Au Méliès, il doit jongler «  à passer des films grand public et des documentaires ou films d’auteur. »  Il se met à l’éducation populaire qui lui est si chère. «  Au bout d’un moment, les gens se sont intéressés aux films que je proposais à côté. »  Sur 17 mille habitants, seule une dizaine vient régulièrement au cinema la première année. Mais Manu ne lâche rien. «  Pourtant, ce n’était pas gagné, la salle devait essuyer un gros déficit. on en a passé des films pour 5 personnes! A un moment, je me suis dit que mourir serait plus pratique« , mais épaulé par Christelle, une amie qui passe quotidiennement le voir, il remonte la pente et les chiffres du ciné. Aujourd’hui, il organise une quinzaine de soirées par mois. «  Ca va beaucoup mieux même si ce n’est pas encore gagné… » 

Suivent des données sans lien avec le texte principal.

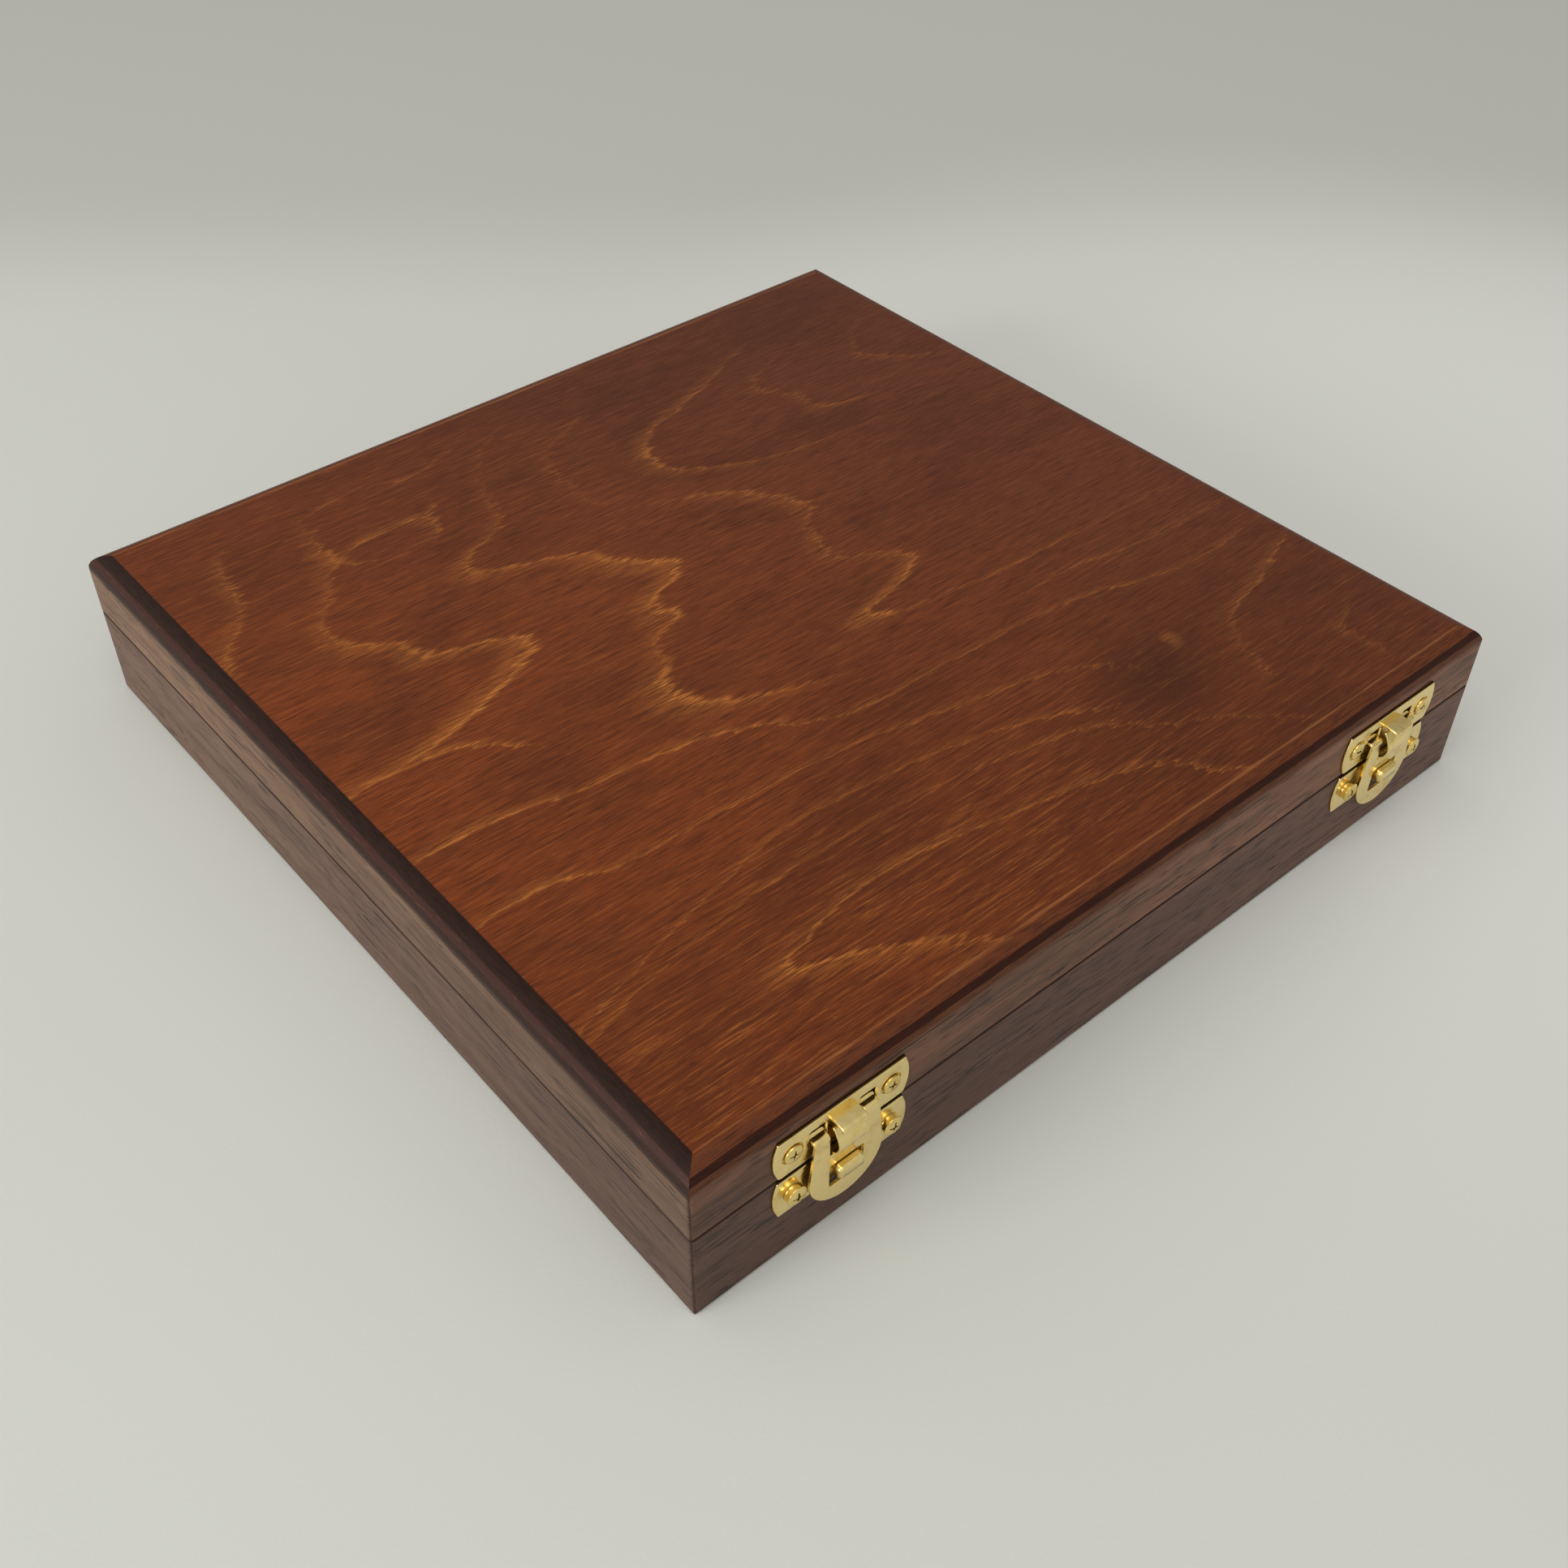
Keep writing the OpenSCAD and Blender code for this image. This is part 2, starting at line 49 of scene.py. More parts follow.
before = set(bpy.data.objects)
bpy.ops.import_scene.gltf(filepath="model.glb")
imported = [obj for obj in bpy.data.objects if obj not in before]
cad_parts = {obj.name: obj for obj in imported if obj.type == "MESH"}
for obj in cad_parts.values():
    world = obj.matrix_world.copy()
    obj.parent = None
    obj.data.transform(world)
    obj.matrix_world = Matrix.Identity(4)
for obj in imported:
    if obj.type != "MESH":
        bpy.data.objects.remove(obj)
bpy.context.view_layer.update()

MM = 0.001
SIDES = ("left", "right")


def node_box(name):
    """Lowest and highest corner of a CAD node at rest, in millimetres."""
    low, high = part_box(name)
    return Vector(low) / MM, Vector(high) / MM


# Places that the pieces take from the frame, in millimetres.
PANEL_LOW, PANEL_HIGH = node_box("lid_top_panel")
SEAM_BASE = node_box("base_front_rail")[1].z
SEAM_LID = node_box("lid_front_rail")[0].z
FRONT = node_box("base_front_rail")[0].y
HALF_W = PANEL_HIGH.x
HALF_D = PANEL_HIGH.y
TOP = PANEL_HIGH.z


def linear(hex_colour):
    """Scene-linear RGBA of an sRGB hex colour such as "#c8b873"."""
    channels = []
    for start in (1, 3, 5):
        value = int(hex_colour[start:start + 2], 16) / 255
        channels.append(value / 12.92 if value <= 0.04045 else ((value + 0.055) / 1.055) ** 2.4)
    return (*channels, 1.0)


# ---------------------------------------------------------------- settings

def length(name, description, millimetres):
    """A length property with its default in millimetres."""
    return FloatProperty(name=name, description=description, default=millimetres * MM, unit="LENGTH", precision=5)


def colour(name, description, hex_colour):
    """A colour property with its default as an sRGB hex value."""
    return FloatVectorProperty(name=name, description=description, default=linear(hex_colour), size=4,
                               subtype="COLOR", min=0.0, max=1.0)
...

Manu a un combat parmi tant d’autres: lutter contre la crétinisation des gens, leur montrer que dans son univers il n’existe pas seulement des films supers chiants, et faire la chasse  » aux cultureux qui débarquent avec Télérama sous le bras… » 

Pour le directeur de salle, «  si tu veux changer le monde, tu ne le fais pas dans une salle facile..je t’assure que désormais, au cinema, je n’ai pas que des convaincus…mais les mentalités changent. Et puis, il faut être honnête, sur les 700 films qui sortent par an, les 2/3 sont à jeter et ne servent à rien… Mais aujourd’hui si tu n’as pas de distributeur, hormis quelques ovnis, tu ne peux pas vivre… » 

Manu a pour projet de se mettre à la réalisation, et de continuer ce combat de diffusion dans les milieux plus ruraux. «  Il faut être lucide, les cinémas Art et essai sont voués à disparaître. Il faut vraiment lutter, maintenant…Et puis, grâce à mon métier, je rencontre des gens extraordinaires..n’est-ce pas? » 

Alors à Port de Bouc,  » cet endroit où faut être si tu veux donner un sens à ton combat pour le cinéma », Manu s’affaire, court, fume, mais rit, toujours. Aime profondément. Et vit intensément.